The project ‘Strengthening capacities on conflict-induced forced displacement in Mindanao’ of the German Government implemented by GIZ aims to support regional and local government actors in Caraga in dealing with the impacts of conflict-induced displacement. In Carmen, one of the project's 7 pilot areas, two dialogue activities have been organized to promote mutual understanding and trust between displaced persons, members of affected home and host communities, and representatives of the municipal government.

The dialogue facilitators emphasized the importance of confidentiality, non-violent communication, and deep listening to ensure a safe space for expressing experiences, ideas, and emotions. A range of creative methods, such as games, role-playing, and storytelling, were used to make the participants feel at ease and to lower their inhibitions.

Esmeralda participated in both dialogue activities. Her contagious laugh and positive attitude during the introductory games revealed little of the challenges she had experienced in her life. But during the actual dialogue, it became clear that she and every one of the community members had a story to tell. Stories of violence and displacement. Stories of harassment and fear. And stories of helplessness and neglect. 

The local government actors were also invited to share their perspectives and challenges in dealing with the situation. After consolidating the main issues, the different stakeholders discussed possible ways to work together to address the concerns and to enhance social cohesion in the communities.

Empowered communities, capacitated state actors

The dialogue process in Carmen promoted greater awareness among the affected community members about their rights and the government services they are entitled to. Through the activities, the participants were empowered to express their needs and assert their rights.

One woman shared that her son had been wrongfully accused for rebellion and detained.
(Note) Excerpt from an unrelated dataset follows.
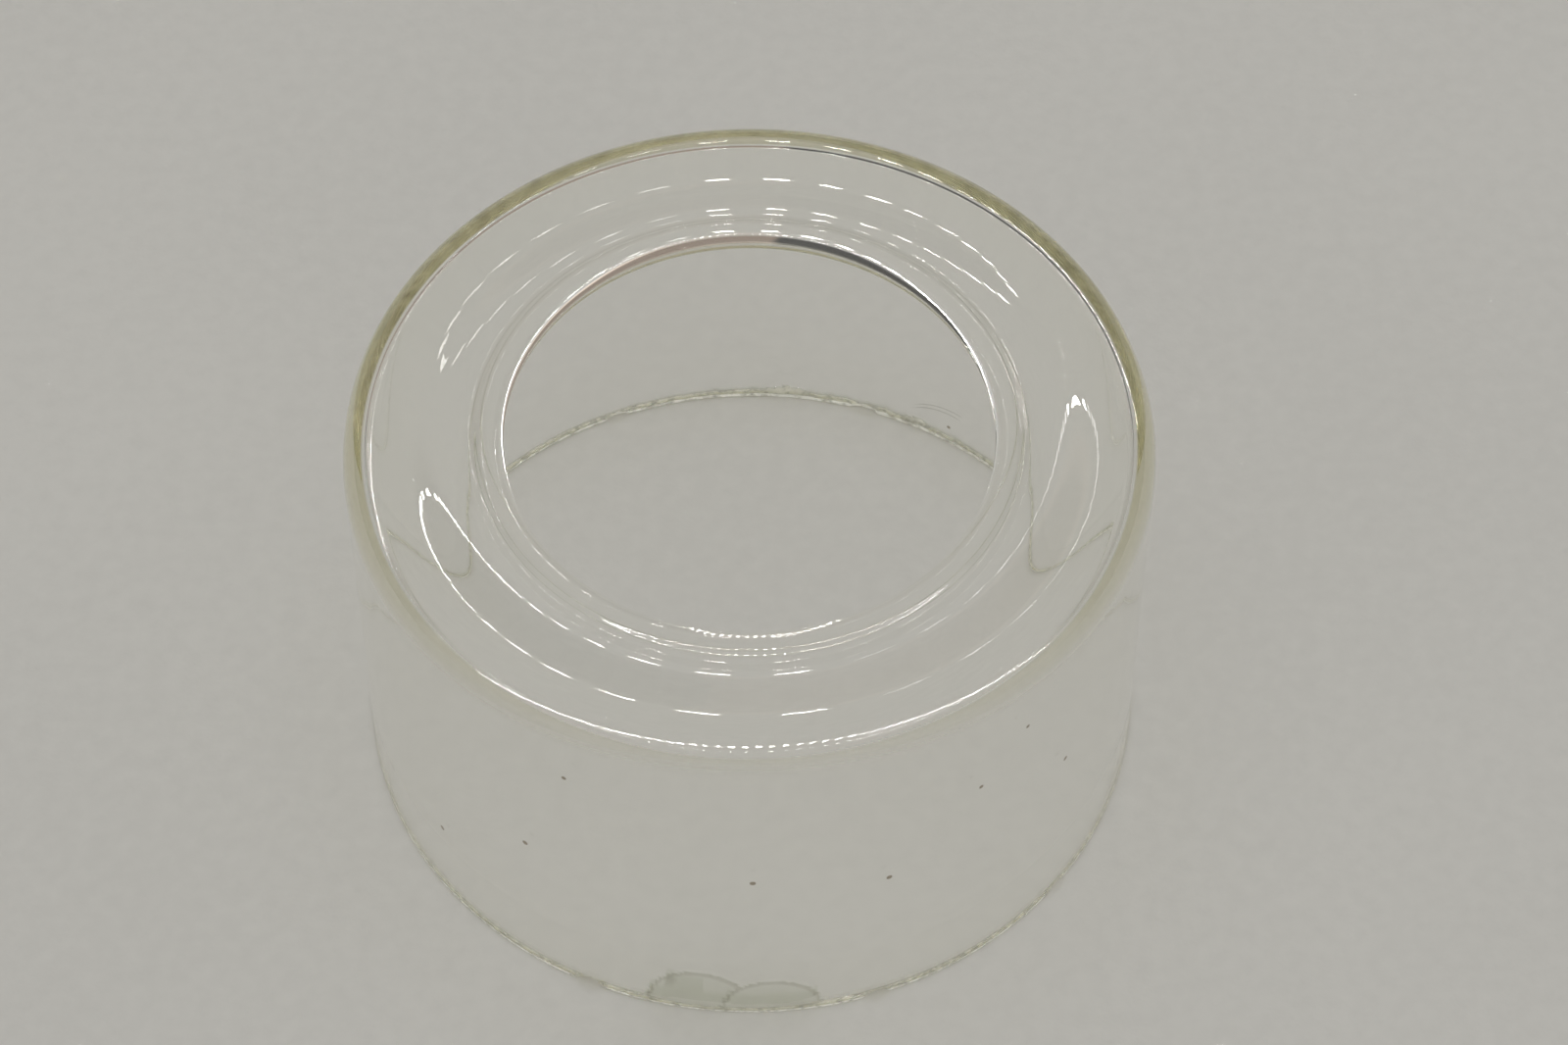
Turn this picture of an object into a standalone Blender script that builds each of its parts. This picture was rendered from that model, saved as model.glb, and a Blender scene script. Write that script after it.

She discussed the issue with the participating state actors, who worked together to find a solution. The case was brought up to the relevant authorities, which finally led to the release of the son. This tangible example of successful collaboration motivated other community participants to reach out to government actors and voice their own concerns.

“The dialogue activities helped to increase my self-confidence”, said Esmeralda. “I am not afraid anymore to ask the government for help, because I now trust that somebody will listen to our concerns and take action.”

While the community members were empowered to express their needs, the local government actors received support to better respond to those needs. A core group of 8 representatives from various government offices — the Department of the Interior and Local Government, frontline offices of the Municipal Government of Carmen, and three conflict-affected barangays — received trainings on Do No Harm and dialogue facilitation. These trainings enable them to lead dialogue processes and implement activities in a conflict-sensitive way, without feeding into existing sources of tension. Two members of the core group, a nurse and a social worker, received additional trainings on Mental Health and Psychosocial Support (MHPSS), which equipped them with knowledge and skills to support victims of conflict and displacement in dealing with traumatic experiences.

“We learned many strategies in the MHPSS training, like how to encourage IDPs to express their feelings and how to help them cope with trauma. I am now able to support them better when they visit the rural health unit,” said Gertrudes Gonzales, a nurse at the Carmen Rural Health Unit.

The way forward

During the dialogue sessions, a number of practical measures were identified to address the needs of the affected communities and to improve social cohesion. One priority measure will be to activate and strengthen Barangay Human Rights Action Centers (BHRACs) in the three barangays most affected by conflict and displacement: Rojales, Manoligao, and Poblacion. The BHRAC is a government mechanism for the promotion and protection of human rights at the barangay level. Activating this mechanism will allow community members to report human rights violations and gain access to the services of the Commission on Human Rights.

Another priority measure will be to include the topic of conflict-induced displacement in local planning processes. Currently, the barangay development plans in Carmen contain procedures for dealing with people displaced due to natural hazards, but there are no clear policies on displacements induced by armed conflict. Incorporating the topic into the local plans will allow the allocation of funds and support measures to address the needs of the victims of conflict-induced displacement and the affected home and host communities.

The core group of government actors has committed to implement the measures in close cooperation with the communities. The activities in Carmen highlight how conflict-sensitive dialogue mechanisms can serve as catalysts for strengthening relationships, building trust, and fostering collaboration towards the common goal of building peaceful and inclusive societies.